The Amalgamation Waltz

In The Amalgamation Waltz, Tavia Nyong’o provides a fresh take on the seemingly simple but in fact profound questions of ‘who can separate us?’ and ‘who can bring us together?’ This vital work helps to explain our obsession with amalgamation and does a fine job of theorizing the politics and poetics of race as they are performed in American culture from the birth of the nation to the election of Barack Obama.
Tavia Nyong’o’s deft and fluid analytical focus shifts with ease from the oratorical texts of Frederick Douglass and Abraham Lincoln to hip hop artists Missy Elliott and Public Enemy, from contemporary visual art (the ‘Mining the Museum’ and ‘Legacies’ exhibitions) to the theatre of Suzan-Lori Parks and John Sims’ film ‘Recoloration Proclamation.’ The Amalgamation Waltz is as beautifully written as it is cogent.

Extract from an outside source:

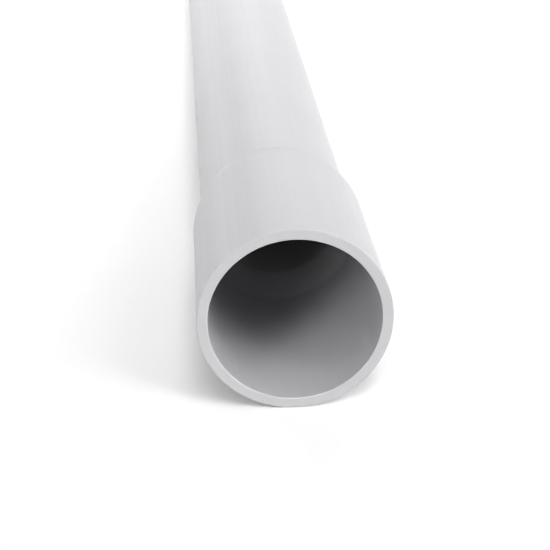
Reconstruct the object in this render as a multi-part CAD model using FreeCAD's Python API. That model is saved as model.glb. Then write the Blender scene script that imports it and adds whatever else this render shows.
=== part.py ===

The Amalgamation Waltz performs an important hybridization of critical race and queer theory.
In his stunning new book The Amalgamation Waltz, Nyong’o compels us to confront the problematics of this particular dialectic—namely, the nascent talk of racial transcendence alongside the entrenchment of white supremacy and racialized slavery.
Nyong’o’s work is full of . . . insights, which reflect current thinking. The original and provocative element of the book is his critique of the idea of the hybrid person—understood here as a mixed-race offspring of a heterosexual marriage even if perhaps the married state is sometimes absent—as the cure for race relations from the colonial period to the present.
The Amalgamation Waltz is well argued and engaging. Nyong’o’s impressive scholarship and deft rhetorical circumventions are compelling, and his conclusions will prove valuable to scholars from a wide range of disciplines.